Il nostro interlocutore farlocco, finito il caffè offerto dall’amico Simone, saluta con una battuta: “Attendiamoci un nuovo VENTINOVE”…..Ma non un numero da giocare al Lotto…No, no. Proprio quella ripetizione di quel Crack del ’29 da cui, inspiegabilmente, gli USA sono usciti per la prima volta come la Nazione Leader. 

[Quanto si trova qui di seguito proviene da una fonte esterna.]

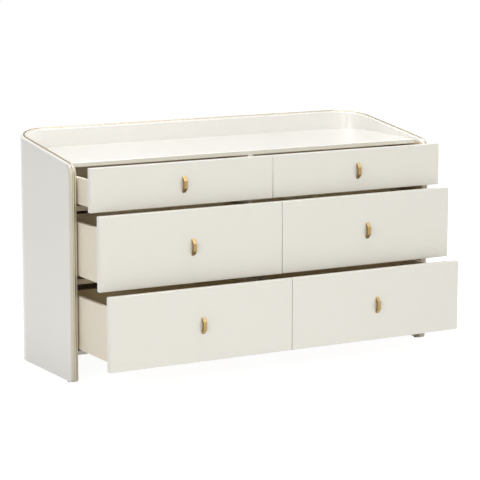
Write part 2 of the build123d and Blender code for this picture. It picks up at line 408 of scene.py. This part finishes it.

Peccato che all’epoca il mondo che pesava economicamente era un terzo di quello che è oggi. Chiudendo le porte automatiche della sua Banca, l’America rischia davvero (e forse potrebbe essere una fortuna per il mondo, insinua l’interlocutore del Bar del Teschio….) di fare la fine del topolino raccontato dalla celebre Gag di Enrico Brignano in Banca. Ma già: Trump non guarda Brignano. La sua nuova immagine di America, dove il Dollaro colabrodo non può resistere più come valuta guida e dunque si butta nella cripta delle Cryptovalute, dove la tecnologia ed i Brevetti statunitensi sono un decimo ormai di quel che producono Cina ed Oriente, e dove il “lasciar fare” è ormai un incitamento al casino fine a se’ stesso, è un gigante che sta per morire. E Donald lo sa. Ecco perché finge. Tirare a campare finche’ la sua generazione di vegliardi viventi sopravviva nel lusso, lasciando alle generazioni future il deserto che ne deriverà, fa a scopa perfettamente con la sinergia puramente simbolica tra il vecchio stampo Trump e l’eroe nuovo Musk, che alla fine di nuovo ha portato ben poco…….

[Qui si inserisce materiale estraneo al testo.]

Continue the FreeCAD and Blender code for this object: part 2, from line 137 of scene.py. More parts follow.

Secondo il nostro interlocutore misterioso che si congeda ancora una volta senza pagare, Donald non ha bisogno di maestri per essere comico. Peccato che alla fine della sua commedia non saranno in molti a ridere, nel vecchio Occidente decadente. E ricordando una vecchia battuta di una serie TV, “Nellie”, il nostro interlocutore ripete la frase che in una delle puntate della serie il vecchio afroamericano rivolse a Ronald Reagan: “Questo Presidente sta gettando l’America nello scompiglio: dovrebbe far parte anche lui della schiera dei disoccupati”……Già, Nellie, è proprio così: probabilmente Reagan è l’ultimo a poter essere definITO Presidente degli Stati Uniti. Gli altri si chiamano sottoprodotti Low Cost, ma anche questa è opinione del nostro interlocutore improbabile del Bar del Teschio.